++++ Material provided

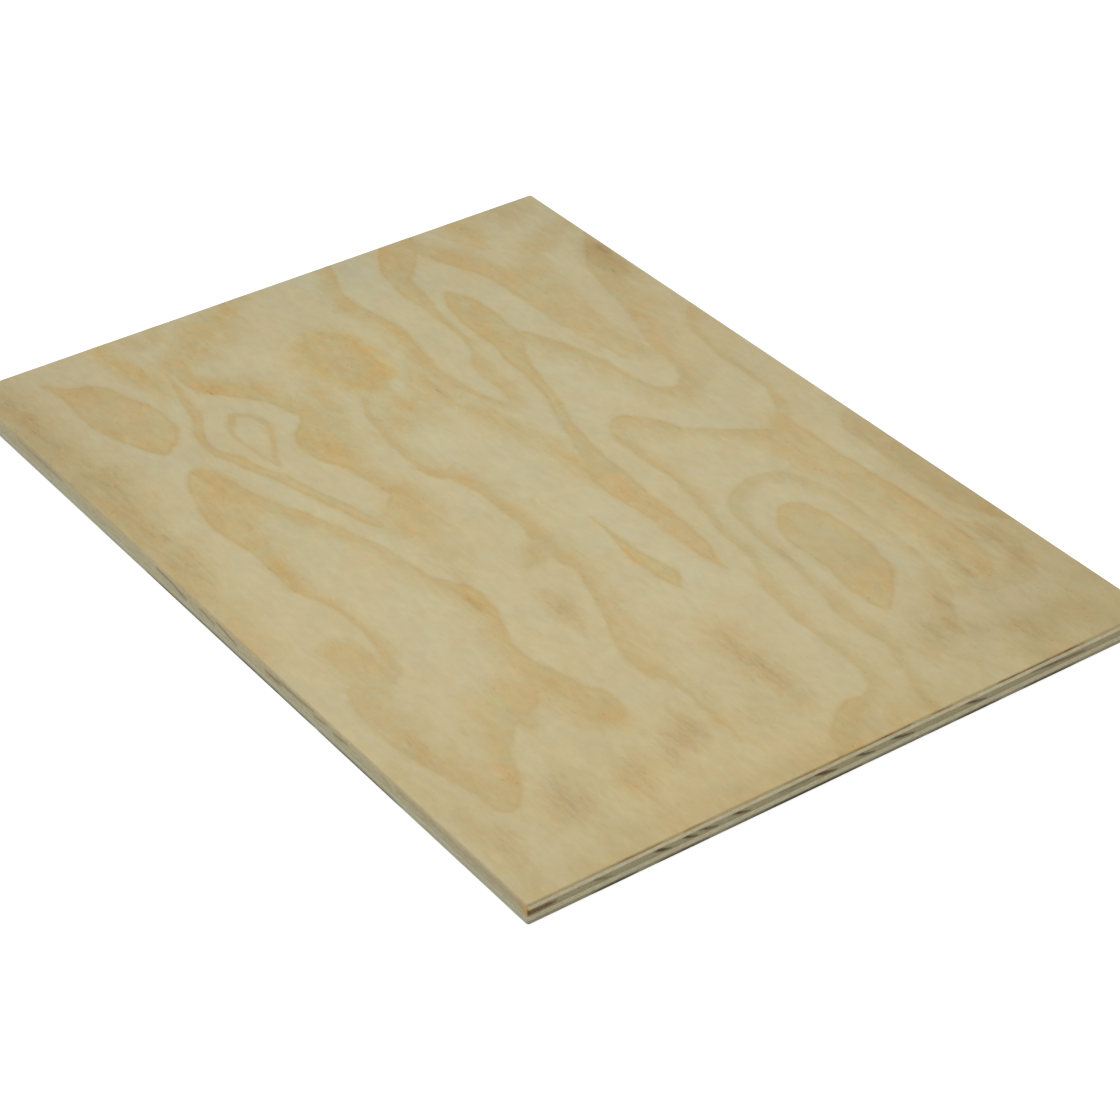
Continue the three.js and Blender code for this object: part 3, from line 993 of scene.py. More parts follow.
print(len(NEAR_EDGE), "marks on the near edge")

# %% Marks on the other two edges


def unseen_edge(length, strokes, seed):
    """Marks for an edge at the back: strokes or wavy lines every few centimetres."""
    pick = np.random.default_rng(seed)
    marks = []
    start = -length / 2 + 8
    while start < length / 2 - 20:
        run = pick.uniform(8, 16)
        tone = pick.uniform(0.6, 1.0)
        if strokes:
            marks.append(stroke(start, start + run, pick.uniform(0.3, 0.45), tone))
        else:
            heights = pick.uniform(5.2, 7.2) + pick.uniform(-0.5, 0.5, 4)
            places = start + run * np.arange(4) / 2
            path = list(zip(places, heights, (0.1, 0.25, 0.2, 0.1)))
            marks.append(dict(soft=0.8, tone=0.6 * tone, path=path))
        height = IN_FACE if pick.uniform() < 0.5 else IN_BACK_SHADED
        marks.append(stretch(start, start + 1.6 * run, height, 0.3, tone))
        start += run * pick.uniform(1.5, 3.0)
    return marks


EDGE_MARKS = {
    "right": RIGHT_EDGE,
    "left": unseen_edge(panel_width_mm, strokes=True, seed=31),
    "near": NEAR_EDGE,
    "far": unseen_edge(panel_length_mm, strokes=False, seed=32),
}
RESIN_GAIN = (1.05, 0.86, 0.62)
RESIN_SPOTS = {
    "near": [(209.5, 5.8, 4.5, 2.4, 1.8), (208, 8.4, 8, 1.8, 0.5)],
    "right": [(-148, 5.4, 3, 2.0, 1.5), (-139, 5.0, 4, 1.0, 0.8)],
}
print({side: len(marks) for side, marks in EDGE_MARKS.items()}, "marks on the edges")

# %% [markdown]
# ## The back
#
# Nobody looks at the back of a panel, so its figure isn't drawn: it is grown. A soft field of
# hills gives the age of the wood at each place. The fraction left after the whole years is the
# season, which rises from spring to autumn and then drops, and so gives each ring its soft
# side and its crisp side, as in the tree.

# %% Grow a figure for the back
RING_MM = 24.0  # one year's growth, as the slanting knife spreads it over the back
YEAR_MM = 34.0  # how far apart the years would lie if the field had no hills
HILLS = [(1.5, 150, 55, 7, 3), (0.8, 60, 24, 0, 0), (0.1, 14, 6, 0, 0)]
BACK_SEED = 51


def grow_figure(x, y, seed):
    """Depth, tone and crispness of rings that no one drew. Hills are in years and mm."""
    age = y / YEAR_MM
    for number, (years, length, width, shift_x, shift_y) in enumerate(HILLS):
        hills = soft_noise(x / length + shift_x, y / width + shift_y, seed + number)
        age = age + years * hills
    season = age - np.floor(age)
    since_spring_mm = (season - 0.55) * RING_MM
    before_winter_mm = (1.0 - season) * RING_MM
    depth = np.minimum(since_spring_mm / 7, before_winter_mm / CRISP_MM)
    crispness = (before_winter_mm < 3).astype(float)
    tone = 0.75 + 0.2 * soft_noise(x / 50, y / 20, seed + 3)
    return np.clip(depth, NO_LATEWOOD, DEEPEST), tone, crispness


back_depth, _, _ = grow_figure(sample_x, sample_y, BACK_SEED)
print(f"latewood covers {100 * (back_depth > 0).mean():.0f}% of the back")

# %% [markdown]
# ## A veneer as a closed shell
#
# A veneer is a flat slab with slightly rounded corners, and the two outer ones have a sanded
# arris, a quarter round of less than half a millimetre. Each shell is built from **rings**: the
# outline at one height, moved in a little where the arris turns. Quads join each ring to the
# next. The surface that shows is closed with a fine grid, because it has to carry the figure
# and the relief. A surface that is glued to the next veneer is closed with one big face.
#
# The grid's lines crowd together in the corners and are bent there into quarter circles. Every
# outline uses the same lines, so all five shells have the same corners as the CAD model.

# %% Outline and grid of the panel
CORNER_MM = 1.2
CORNER_STEPS = 4  # grid lines in half a corner
ARRIS_STEPS = 5
half_length_mm = 1000 * cad_high.x
half_width_mm = 1000 * cad_high.y


def grid_lines(half_mm, pitch_mm):
    """Where grid lines cross one direction: even along the side, crowded in the corners."""
    straight = half_mm - CORNER_MM
    middle = np.linspace(-straight, straight, round(2 * straight / pitch_mm) + 1)
    corner = straight + CORNER_MM * np.tan(np.linspace(0, math.pi / 4, CORNER_STEPS + 1))[1:]
    return np.concatenate([-corner[::-1], middle, corner])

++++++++

Print, unaltered, every line from the beginning of the material down to the line with "BACK_SEED = 51".

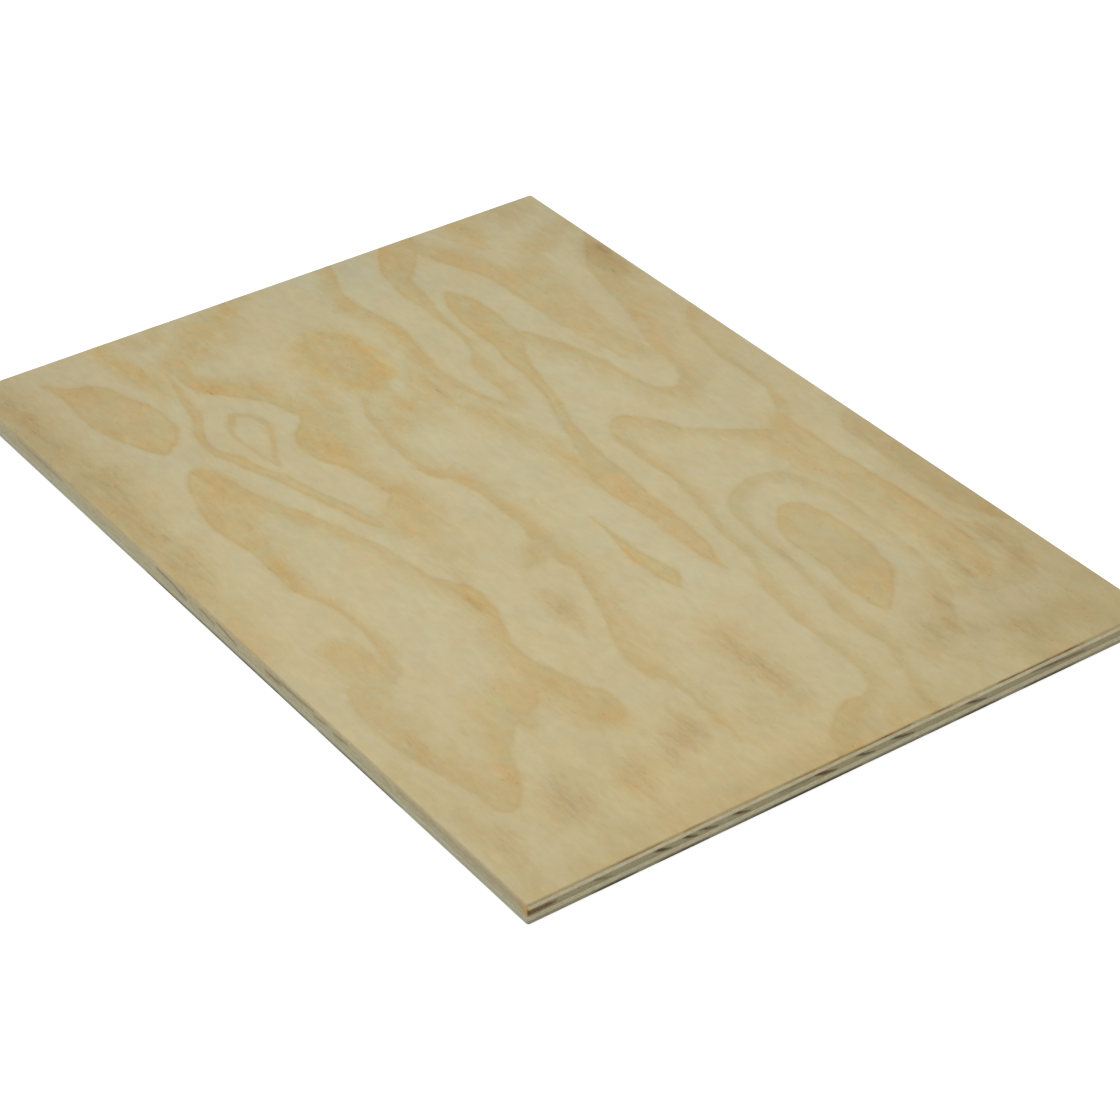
Continue the three.js and Blender code for this object: part 3, from line 993 of scene.py. More parts follow.
print(len(NEAR_EDGE), "marks on the near edge")

# %% Marks on the other two edges


def unseen_edge(length, strokes, seed):
    """Marks for an edge at the back: strokes or wavy lines every few centimetres."""
    pick = np.random.default_rng(seed)
    marks = []
    start = -length / 2 + 8
    while start < length / 2 - 20:
        run = pick.uniform(8, 16)
        tone = pick.uniform(0.6, 1.0)
        if strokes:
            marks.append(stroke(start, start + run, pick.uniform(0.3, 0.45), tone))
        else:
            heights = pick.uniform(5.2, 7.2) + pick.uniform(-0.5, 0.5, 4)
            places = start + run * np.arange(4) / 2
            path = list(zip(places, heights, (0.1, 0.25, 0.2, 0.1)))
            marks.append(dict(soft=0.8, tone=0.6 * tone, path=path))
        height = IN_FACE if pick.uniform() < 0.5 else IN_BACK_SHADED
        marks.append(stretch(start, start + 1.6 * run, height, 0.3, tone))
        start += run * pick.uniform(1.5, 3.0)
    return marks


EDGE_MARKS = {
    "right": RIGHT_EDGE,
    "left": unseen_edge(panel_width_mm, strokes=True, seed=31),
    "near": NEAR_EDGE,
    "far": unseen_edge(panel_length_mm, strokes=False, seed=32),
}
RESIN_GAIN = (1.05, 0.86, 0.62)
RESIN_SPOTS = {
    "near": [(209.5, 5.8, 4.5, 2.4, 1.8), (208, 8.4, 8, 1.8, 0.5)],
    "right": [(-148, 5.4, 3, 2.0, 1.5), (-139, 5.0, 4, 1.0, 0.8)],
}
print({side: len(marks) for side, marks in EDGE_MARKS.items()}, "marks on the edges")

# %% [markdown]
# ## The back
#
# Nobody looks at the back of a panel, so its figure isn't drawn: it is grown. A soft field of
# hills gives the age of the wood at each place. The fraction left after the whole years is the
# season, which rises from spring to autumn and then drops, and so gives each ring its soft
# side and its crisp side, as in the tree.

# %% Grow a figure for the back
RING_MM = 24.0  # one year's growth, as the slanting knife spreads it over the back
YEAR_MM = 34.0  # how far apart the years would lie if the field had no hills
HILLS = [(1.5, 150, 55, 7, 3), (0.8, 60, 24, 0, 0), (0.1, 14, 6, 0, 0)]
BACK_SEED = 51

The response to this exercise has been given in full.